British mathematician (1849–1922)

Sir Alfred Bray Kempe FRS (6 July 1849 – 21 April 1922) was a mathematician best known for his work on linkages and the four colour theorem.

==Biography==
Kempe was the son of the Rector of St James's Church, Piccadilly, the Rev. John Edward Kempe. Among his brothers were Sir John Arrow Kempe and Harry Robert Kempe. He was educated at St Paul's School, London and then studied at Trinity College, Cambridge, where Arthur Cayley was one of his teachers. He graduated BA (22nd wrangler) in 1872. Despite his interest in mathematics he became a barrister, specialising in the ecclesiastical law. He was knighted in 1913, the same year he became the Chancellor for the Diocese of London. He was also Chancellor of the dioceses of Newcastle, Southwell, St Albans, Peterborough, Chichester, and Chelmsford. He received the honorary degree DCL from the University of Durham and he was elected a Bencher of the Inner Temple in 1909.

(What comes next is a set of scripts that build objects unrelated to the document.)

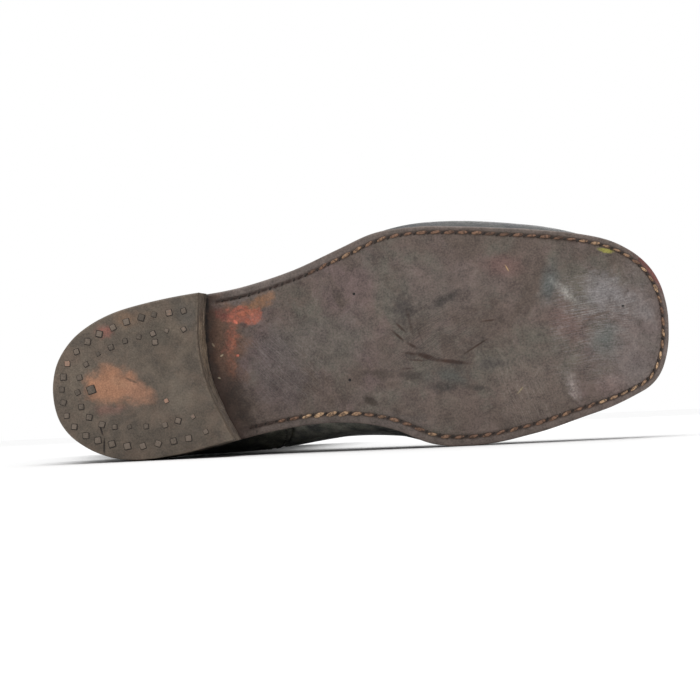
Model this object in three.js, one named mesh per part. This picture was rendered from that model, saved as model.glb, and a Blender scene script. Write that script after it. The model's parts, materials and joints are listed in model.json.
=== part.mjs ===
// Cavalry boot for the right foot, lying on its inner side.
//
// The boot is drawn standing, in millimetres: x runs forward from the back of the heel, y to the
// inner side of the foot, z up from the tread. The last lines lay it down, so that the edge of the
// sole, the edge of the heel and the collar of the shaft touch the surface below.

import * as THREE from "three";
import { ConvexHull } from "three/addons/math/ConvexHull.js";

const { lerp, clamp, smoothstep } = THREE.MathUtils;

// Sole sizes
const soleLength = 302;
const ballWidth = 108;
const outsoleThickness = 6;
const edgeRound = 1.4;
const toeSpring = 11;
const heelRadius = 44;
const toeRadius = 66;
const heelCentre = 3;
const toeCentre = -5;

// Heel sizes
const heelHeight = 28;
const topPieceThickness = 6.4;
const liftCount = 3;
const heelInset = 0.9;
const breastLateral = 76;
const breastMedial = 85.5;
const breastBow = 7;
const breastSetback = 2;

// Welt and insole sizes
const weltThickness = 3;
const weltWidth = 8.5;
const weltRound = 0.7;
const insoleThickness = 2.4;
const insoleRound = 0.6;

// Upper sizes
const upperWall = 2.2;
const overlayThickness = 1.8;
const featherInset = 4.6;
const swellRise = 11;
const ankleRise = 101;
const shaftRise = 363;
const collarDepth = 156;
const collarWidth = 88;
const seamPlace = 113;
const collarRound = 0.6;

// Clearances
const gap = 0.3;
const overlayGap = 0.5;
const insoleClearance = 0.6;
const seamClearance = 0.6;

// Fineness of the faceting
const stations = 64;
const outerSteps = [3, 3, 4, 4, 3, 3, 2, 2, 1, 1, 1];
const innerSteps = [1, 1, 2, 2, 2, 2, 2, 1, 1, 1, 1];

// The bottom of the sole, as shares of the sole length: where the seat of the heel ends, and where
// the flat tread under the ball begins and ends.
const seatEnd = 0.3;
const treadStart = 0.62;
const treadEnd = 0.8;

// Sections of the sole. at: share of the sole length. lateral, medial: half widths from the centre
// line, as shares of the ball width. lateralSwell, medialSwell: how far the upper swells past the
// edge of the sole just above the welt, as shares of the ball width.
const soleSections = [
  { at: 0.03, lateral: 0.223, medial: 0.21, lateralSwell: -0.03, medialSwell: -0.03 },
  { at: 0.1, lateral: 0.339, medial: 0.32, lateralSwell: -0.024, medialSwell: -0.024 },
  { at: 0.19, lateral: 0.38, medial: 0.333, lateralSwell: -0.028, medialSwell: -0.026 },
  { at: 0.3, lateral: 0.394, medial: 0.293, lateralSwell: -0.03, medialSwell: -0.006 },
  { at: 0.4, lateral: 0.436, medial: 0.273, lateralSwell: -0.032, medialSwell: 0.012 },
  { at: 0.48, lateral: 0.497, medial: 0.292, lateralSwell: -0.024, medialSwell: 0.006 },
  { at: 0.54, lateral: 0.542, medial: 0.343, lateralSwell: -0.01, medialSwell: -0.012 },
  { at: 0.6, lateral: 0.545, medial: 0.432, lateralSwell: 0.008, medialSwell: -0.026 },
  { at: 0.67, lateral: 0.523, medial: 0.463, lateralSwell: 0.019, medialSwell: -0.03 },
  { at: 0.76, lateral: 0.478, medial: 0.445, lateralSwell: 0.021, medialSwell: -0.03 },
  { at: 0.85, lateral: 0.426, medial: 0.397, lateralSwell: 0.006, medialSwell: -0.03 },
  { at: 0.93, lateral: 0.346, medial: 0.335, lateralSwell: -0.03, medialSwell: -0.033 },
  { at: 0.975, lateral: 0.237, medial: 0.255, lateralSwell: -0.034, medialSwell: -0.034 },
];

// Rings of the foot, from the featherline up to the ankle. Each runs from the back of the heel to a
// point on the toe or the instep. back, front: ends, as shares of the sole length. backRise,
// frontRise: heights over the seat of the upper, as shares of the ankle rise. follow: how much the
// ring follows the curve of the sole. backCentre, frontCentre: sideways places of the ends, and
// backRadius, frontRadius: their rounds in plan, all as shares of the ball width.
const footRings = [
  { name: "side", back: -0.001, front: 0.974, backRise: 0.228, frontRise: 0.238, follow: 1,
    backCentre: 0.028, frontCentre: -0.046, backRadius: 0.33, frontRadius: 0.51 },
  { name: "toe", back: -0.002, front: 0.924, backRise: 0.446, frontRise: 0.337, follow: 0.85,
    backCentre: 0.019, frontCentre: -0.037, backRadius: 0.31, frontRadius: 0.42 },
  { name: "vamp", back: 0.008, front: 0.805, backRise: 0.644, frontRise: 0.406, follow: 0.65,
    backCentre: 0.009, frontCentre: -0.028, backRadius: 0.31, frontRadius: 0.28 },
  { name: "instep", back: 0.017, front: 0.639, backRise: 0.822, frontRise: 0.525, follow: 0.4,
    backCentre: 0, frontCentre: -0.019, backRadius: 0.33, frontRadius: 0.26 },
  { name: "throat", back: 0.017, front: 0.497, backRise: 1, frontRise: 0.762, follow: 0.2,
    backCentre: 0, frontCentre: -0.014, backRadius: 0.35, frontRadius: 0.28 },
];

// Half widths of the foot rings at five places along them, as shares of the ball width.
const ringPlaces = [0.13, 0.38, 0.52, 0.66, 0.86];
const footWidths = {
  side: { lateral: [0.329, 0.356, 0.458, 0.526, 0.401], medial: [0.292, 0.329, 0.329, 0.419, 0.363] },
  toe: { lateral: [0.298, 0.326, 0.398, 0.454, 0.296], medial: [0.276, 0.345, 0.333, 0.37, 0.259] },
  vamp: { lateral: [0.282, 0.31, 0.343, 0.374, 0.274], medial: [0.273, 0.338, 0.333, 0.32, 0.207] },
  instep: { lateral: [0.278, 0.312, 0.319, 0.312, 0.234], medial: [0.281, 0.341, 0.343, 0.318, 0.219] },
  throat: { lateral: [0.271, 0.328, 0.335, 0.31, 0.201], medial: [0.28, 0.344, 0.355, 0.329, 0.206] },
};

// Rings of the leg, from the ankle up to the collar. middle: share of the sole length. depth, width:
// shares of the collar's depth and width. backRise, frontRise: shares of the way from the ankle rise
// to the shaft rise. centre: sideways place, as a share of the collar's width.
const legRings = [
  { middle: 0.217, depth: 0.827, width: 0.87, backRise: 0.084, frontRise: 0.038, centre: -0.006 },
  { middle: 0.202, depth: 0.846, width: 0.875, backRise: 0.237, frontRise: 0.237, centre: -0.012 },
  { middle: 0.196, depth: 0.917, width: 0.93, backRise: 0.485, frontRise: 0.473, centre: -0.028 },
  { middle: 0.197, depth: 0.965, width: 0.98, backRise: 0.733, frontRise: 0.733, centre: -0.045 },
  { middle: 0.205, depth: 1, width: 1, backRise: 0.954, frontRise: 1, centre: -0.057 },
];

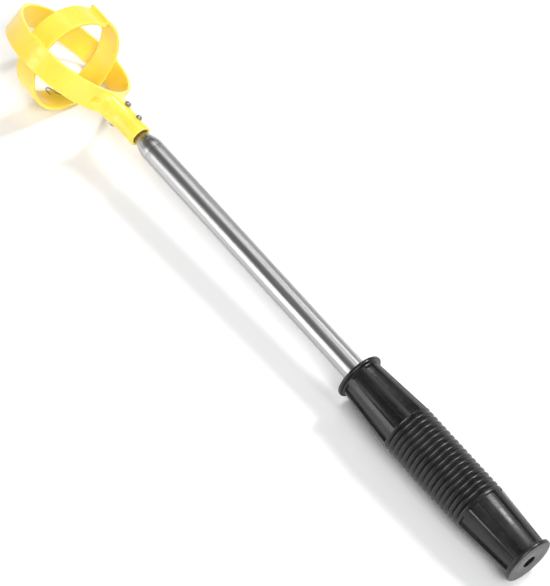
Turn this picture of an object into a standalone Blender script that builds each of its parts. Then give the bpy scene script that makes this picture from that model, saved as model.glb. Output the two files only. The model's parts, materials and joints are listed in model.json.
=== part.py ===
"""Telescopic golf ball retriever, closed.

+X runs along the shaft from the grip's butt to the tip of the head. The origin is the middle of the whole
length, on the shaft's axis. +Z is up, with the head rolled as it lies on a floor, on both of its hoops.
The head's own frame has x along the shaft, y towards the hoop's upper side and z along the outer hoop's axis.
"""

import math

import bmesh
import bpy
from mathutils import Matrix, Vector

# Head: two crossed hoops round the space for a ball.
HOOP_RADIUS = 0.0398
HOOP_WIDTH = 0.0153
HOOP_WALL = 0.0022
HOOP_EDGE = 0.0005
CROSS_INNER_END = 0.0297
CROSS_OUTER_END = 0.0325
CROSS_WIDTH = 0.0154
CROSS_WALL = 0.0022
CROSS_EDGE = 0.0005
CROSS_START = math.radians(99)
CROSS_LAP = math.radians(2)
CROSS_PLACE = 0.00035
CROSS_LEAN_UP = 0.0047
CROSS_LEAN_SIDE = 0.0035
CROSS_CREEP = 0.0010
PAD_HALF = 0.0050
HOOP_SEGMENTS = 64

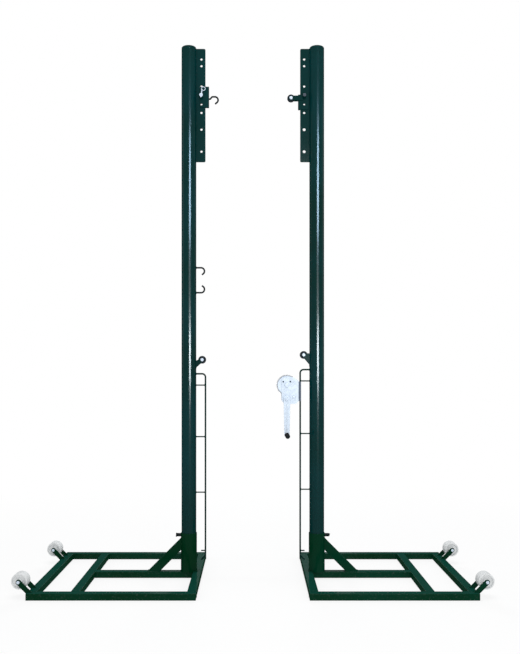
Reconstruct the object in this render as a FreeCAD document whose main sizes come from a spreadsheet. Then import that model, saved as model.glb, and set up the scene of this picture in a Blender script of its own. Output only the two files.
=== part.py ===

In 1876 he published his article On a General Method of describing Plane Curves of the nth degree by Linkwork, which presented a procedure for constructing a linkage that traces an arbitrary algebraic plane curve. This was a remarkable generalization of his work on the design of linkages to trace straight lines. This direct connection between linkages and algebraic curves is now called Kempe's universality theorem. While Kempe's proposed proof was flawed, the first complete proof was provided in 2002, based on his ideas.

The Sylvester–Kempe Inversor draws a straight line.

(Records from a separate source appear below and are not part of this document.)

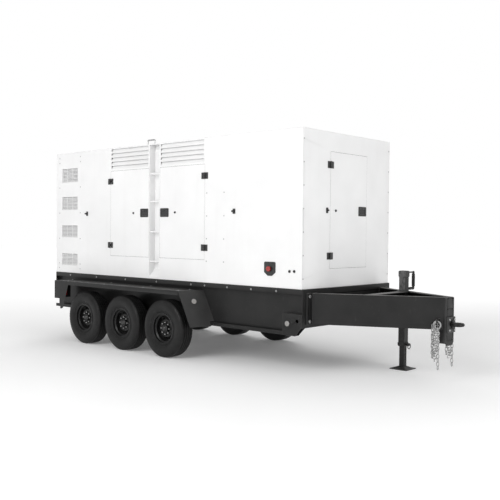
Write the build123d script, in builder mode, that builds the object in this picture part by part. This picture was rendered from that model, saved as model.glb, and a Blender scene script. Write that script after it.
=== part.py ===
"""Towable diesel generator on a triple-axle trailer, modelled as separate pieces, in millimetres.

Frame: +X points towards the towing eye, +Z is up, and Z = 0 is the ground under the tyres.
The origin is on the ground, midway along the overall length and midway between the two sides.
The right-hand side is the -Y side.
"""

from build123d import *
from math import asin, cos, degrees, pi, radians, sin, sqrt
import os

os.makedirs("parts", exist_ok=True)

# Overall sizes
OVERALL_LENGTH = 6907.0
EYE_REACH = 1642.0
BODY_LENGTH = 5265.0
BODY_WIDTH = 1950.0
BODY_HEIGHT = 1971.0
DECK = 1058.0
FRONT = OVERALL_LENGTH / 2 - EYE_REACH
REAR = FRONT - BODY_LENGTH
SIDE = BODY_WIDTH / 2
ROOF = DECK + BODY_HEIGHT
OVERALL_HALF_WIDTH = 1289.5

# Sheet metal
SHEET = 3.0
RETURN = 40.0
GAP = 3.0

# Wheels: 235/85R16 tyres on 8-stud 16-inch wheels
TYRE_RADIUS = 402.6
TYRE_WIDTH = 235.0
RIM_SEAT_RADIUS = 203.2
RIM_FLANGE_RADIUS = 221.0
AXLE_STATIONS = {"front": 2206.5, "middle": 3129.6, "rear": 4052.7}
WHEEL_Y = OVERALL_HALF_WIDTH - TYRE_WIDTH / 2
STUD_COUNT = 8
STUD_CIRCLE = 165.1
HUB_BORE_RADIUS = 30.0
RUNNING_CLEARANCE = 0.05

# Rubber torsion axles
ARM_LENGTH = 152.0
PIVOT_HEIGHT = 436.0
JOURNAL_RADIUS = 25.0
AXLE_TUBE = 76.0

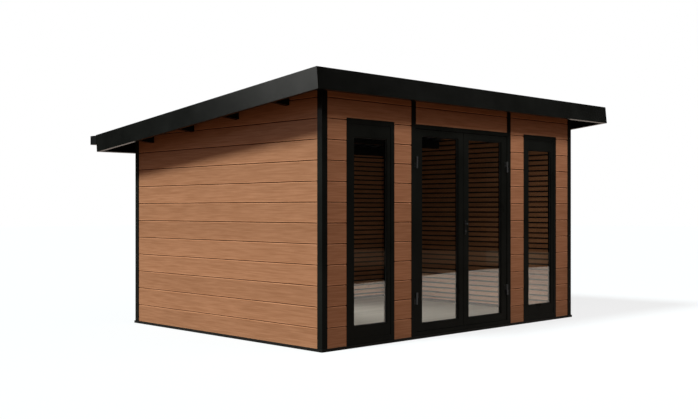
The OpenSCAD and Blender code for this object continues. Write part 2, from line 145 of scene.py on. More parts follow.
# The roof's own frame: Y down the slope from the front edge, Z out of the slope
ROOF = (Matrix.Translation((0, -FACE_Y - OVER_FRONT, FRONT_EDGE_Z))
        @ Matrix.Rotation(-ROOF_FALL, 4, "X"))
ROOF_UP = (ROOF.to_3x3() @ Vector((0, 0, 1))).normalized()
SEAT_Z = PURLIN_LIFT + PURLIN_H
PURLIN_S = [OVER_FRONT / math.cos(ROOF_FALL) + PURLIN_FIRST + k * PURLIN_PITCH
            for k in range(PURLIN_N)]


def on_roof(x, s, z):
    return ROOF @ Vector((x, s, z))


# ---------- materials ----------

WOOD_GLOSS = 0.03


def new_material(name):
    m = bpy.data.materials.new(name)
    m.use_nodes = True
    nt = m.node_tree
    return m, nt, nt.nodes["Principled BSDF"]


def add(nt, kind, **settings):
    """Adds a node. A setting that starts with in_ is the value of an input."""
    n = nt.nodes.new(kind)
    for k, v in settings.items():
        if k.startswith("in_"):
            n.inputs[k[3:]].default_value = v
        else:
            setattr(n, k, v)
    return n


def link(nt, a, b):
    nt.links.new(a, b)


def feed(nt, socket, v):
    """Gives an input a number, a colour or a link."""
    if isinstance(v, tuple):
        socket.default_value = (*v, 1)
    elif isinstance(v, (int, float)):
        socket.default_value = v
    else:
        link(nt, v, socket)


def math_node(nt, op, a, b=None):
    n = add(nt, "ShaderNodeMath", operation=op)
    feed(nt, n.inputs[0], a)
    if b is not None:
        feed(nt, n.inputs[1], b)
    return n.outputs[0]


def plus(nt, a, b):
    return math_node(nt, "ADD", a, b)


def minus(nt, a, b):
    return math_node(nt, "SUBTRACT", a, b)


def times(nt, a, b):
    return math_node(nt, "MULTIPLY", a, b)


def higher(nt, a, b):
    return math_node(nt, "MAXIMUM", a, b)


def mix_color(nt, fac, a, b, blend="MIX"):
    n = add(nt, "ShaderNodeMix", data_type="RGBA", blend_type=blend)
    feed(nt, n.inputs[0], fac)
    feed(nt, n.inputs[6], a)
    feed(nt, n.inputs[7], b)
    return n.outputs[2]


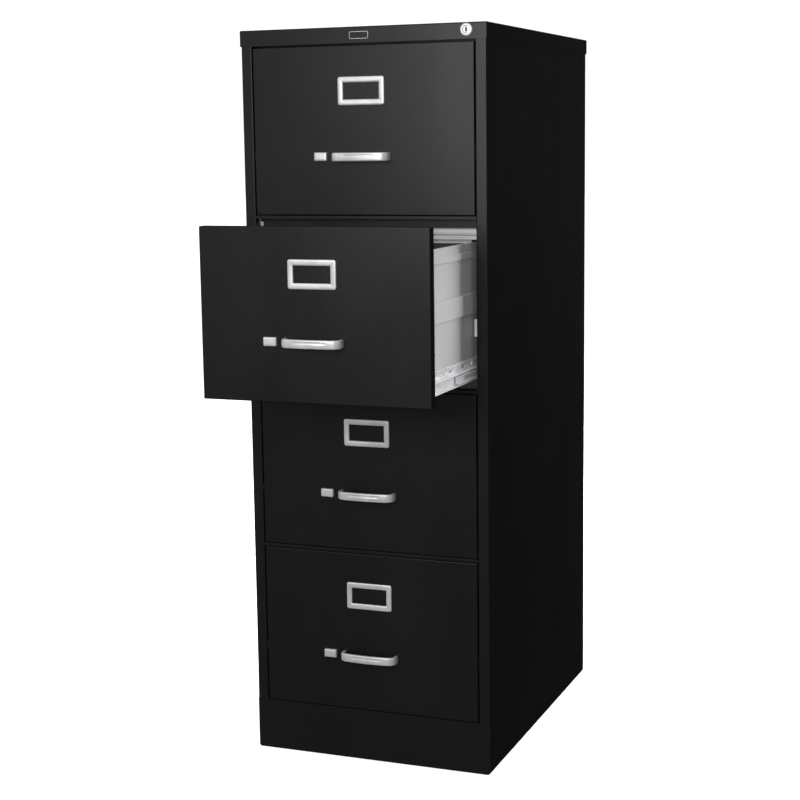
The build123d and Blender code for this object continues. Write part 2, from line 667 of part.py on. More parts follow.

In 1877 Kempe discovered a new straight line linkage called the Quadruplanar inversor or Sylvester–Kempe Inversor and published his influential lectures on the subject. In 1879 Kempe wrote his famous "proof" of the four colour theorem, shown incorrect by Percy Heawood in 1890. Much later, his work led to fundamental concepts such as the Kempe chain and unavoidable sets.

Kempe (1886) revealed a rather marked philosophical bent, and much influenced Charles Sanders Peirce. Kempe also discovered what are now called multisets, although this fact was not noted until long after his death.

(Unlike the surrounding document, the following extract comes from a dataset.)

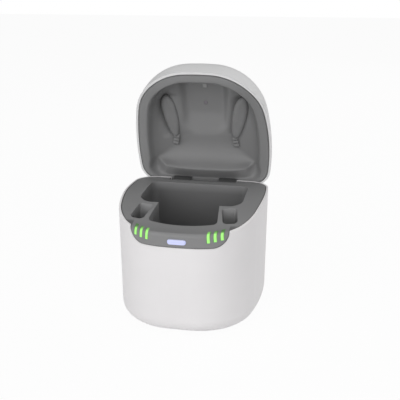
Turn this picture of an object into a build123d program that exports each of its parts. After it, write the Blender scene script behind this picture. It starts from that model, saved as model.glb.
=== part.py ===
from build123d import *
import os
from math import cos, radians, sin, sqrt, tan

# Hearing aid dryer: a deep pot with a drying chamber and two aid slots under a hinged dome lid.
# +X is the user's right, -Y the front and +Z up. The origin is on the resting plane, under the
# widest line of the pot. Lengths are in millimetres and angles in degrees.

# ---- Outline of the pot, seen from above ----
half_width = 41.3
front_reach = 52.6
rear_reach = 25.4
front_bow = 137.0
side_bow = 130.0
rear_bow = 395.0
front_corner = 33.0
rear_corner = 12.0
least_corner = 3.0

# ---- Rim: level at the rear, falling in an arc, then turning level again at the front ----
rim_height = 67.4
rim_slope = 17.8
fall_run = 38.0
turn_run = 12.0
fall_arc = fall_run / sin(radians(rim_slope))
turn_arc = turn_run / sin(radians(rim_slope))
rim_dip = (fall_arc + turn_arc) * (1 - cos(radians(rim_slope)))
rim_lip = 1.2
beyond = 12.0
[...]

Kempe was elected a fellow of the Royal Society in 1881. He was Treasurer and vice-president of the Royal Society 1899–1919. He was a president of the London Mathematical Society from 1892 to 1894. He was also a mountain climber, mostly in Switzerland.

His first wife was Mary, daughter of Sir William Bowman, 1st Baronet; she died in 1893. He then married, in 1897, Ida, daughter of Judge Meadows White, QC. He had two sons and one daughter.